U.S. hospital financial performance stabilized in 2025, but underlying revenue and payer-mix pressures continue to weigh on long-term sustainability, according to Kaufman Hall’s latest National Hospital Flash Report.
The report, produced using recurring monthly data from more than 1,300 hospitals tracked by Strata Decision Technology, describes 2025 as a “new normal” for hospital operations—marked by modestly improved margins compared with prior years, but growing structural challenges tied to patient mix and reimbursement.
Patient volumes continued to rise across service lines during the year, with outpatient care remaining a key driver of growth. At the same time, hospitals are treating a greater share of higher-acuity patients, a shift that is increasing costs of care and placing additional pressure on operating expenses.
While margins in 2025 were stronger than in prior years, the report indicates hospitals will need to be more deliberate about diversifying services and managing expenses to sustain performance.
A central financial concern highlighted in the report is the persistent gap between gross and net operating revenue. That imbalance, combined with rising bad debt and charity care, points to continued deterioration in payer mix.

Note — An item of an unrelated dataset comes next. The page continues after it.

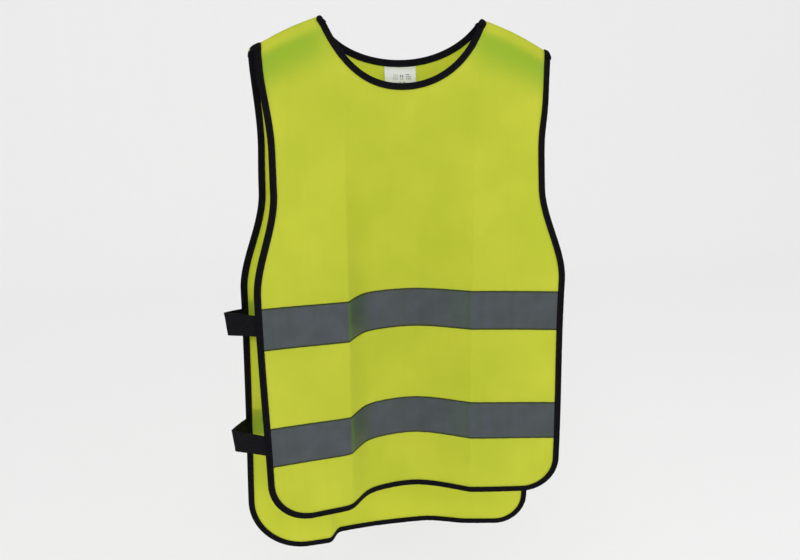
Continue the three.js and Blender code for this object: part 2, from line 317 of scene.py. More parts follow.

The findings suggest hospitals are seeing a higher proportion of patients covered by government programs and a growing number of uninsured patients, reducing the share of billed charges that ultimately convert into revenue.
The report also underscores that higher patient volumes are not translating directly into stronger financial results, particularly as a larger portion of care involves complex, high-cost cases.
Erik Swanson, a managing director leading Kaufman Hall’s data and analytics group, told Healthcare Finance News that although average margins have stabilized since the pandemic, the gap between the “haves” and “have nots” remains stark, and the latter group typically feels the larger effects of challenging macro-economic trends.
“Additionally, at the median, operating margins still remain tenuous and may not be at levels for adequate reinvestment,” he said.
Swanson said for hospital and health system financial leaders, developing a strategic point of view on the long-term financial sustainability of their organizations and executing accordingly, is imperative in 2026.
He pointed out higher performing hospitals are nimbler on managing both revenue and expenses.
They may be expanding their outpatient footprint, diversifying services, carefully managing their total portfolio of services, or managing expenses like purchased services by centralizing some functions.
“They are also more likely to have value-based care or bundled care arrangements in place,” he explained.
And while hospitals can’t influence external forces like the rising costs of raw materials or the uncertainty in global trade, they can explore strategies to contain these costs.
“Financial leaders should also identify and prioritize the service lines that are critical to their organization’s mission and margin,” Swanson advised.
Finally, he said it’s important to take a system-wide portfolio approach to service lines that leverages emerging ambulatory and outpatient platforms.
“Portfolio challenges can also be met creatively through different types of partnership models whereby the strengths of either party or parties are leveraged for better financial and patient outcomes,” Swanson said.